Ich persönlich glaube auch nicht an die aerodynamische Vollkommenheit von Fahrzeugen schlechthin und auch nicht an die von Seitenwagen im besonderen. Aber es ist nun mal nichts gemessen und nichts nachgewiesen. Auftrieb, wie er als Vorwurf hier erhoben wird, nimmt mit zunehmender Geschwindigkeit drastisch zu und der Übergang von "leichter werden" und "Abheben" passiert wie bei einem Flugzeug in einem ganz engen Geschwindigkeitsbereich. Wäre der Auftrieb des F1 schuldig an den Unruhen gewesen, hätte er imho in den nächsten 5km/h abgehoben und zwar massiv.
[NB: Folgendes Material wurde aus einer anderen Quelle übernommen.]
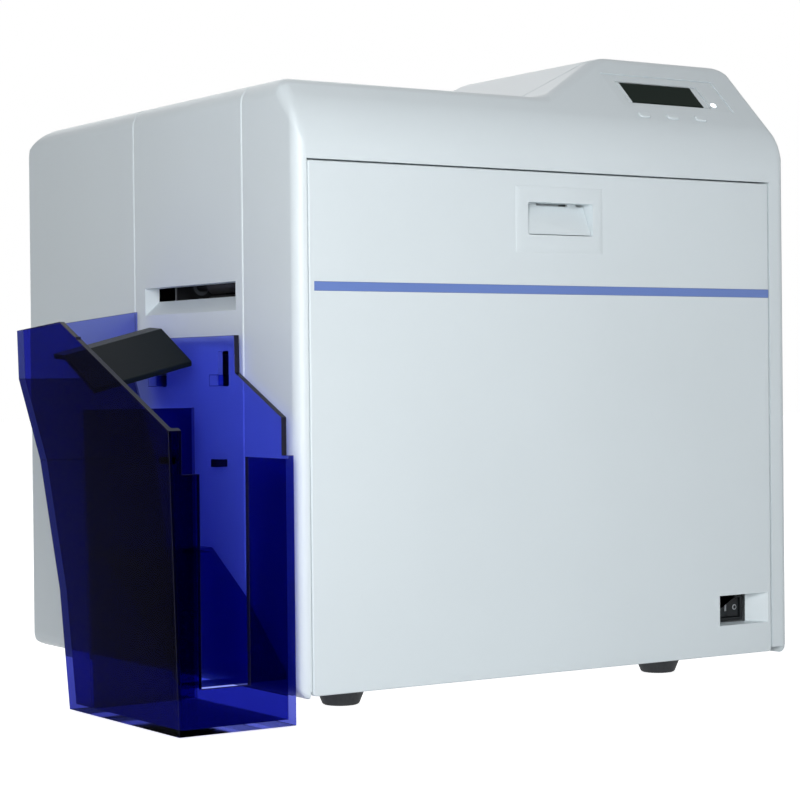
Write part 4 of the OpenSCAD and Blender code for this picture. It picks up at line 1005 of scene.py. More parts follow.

Ich mag mir das gar nicht ausmalen.
Fangios Silberpfeil hatte nach heutigen Erkenntnissen auf den ersten Blick eine kritische Aerodynamik. Seitenwagen haben allgemein einen beschissenen CW Wert, das sagt aber nichts über den Auftrieb aus, nicht zum guten und nicht zum schlechten.
Der F1 hat wahrscheinlich einen besseren CW Wert, kann ich aber auch nur anhand er Bilder mutmaßen.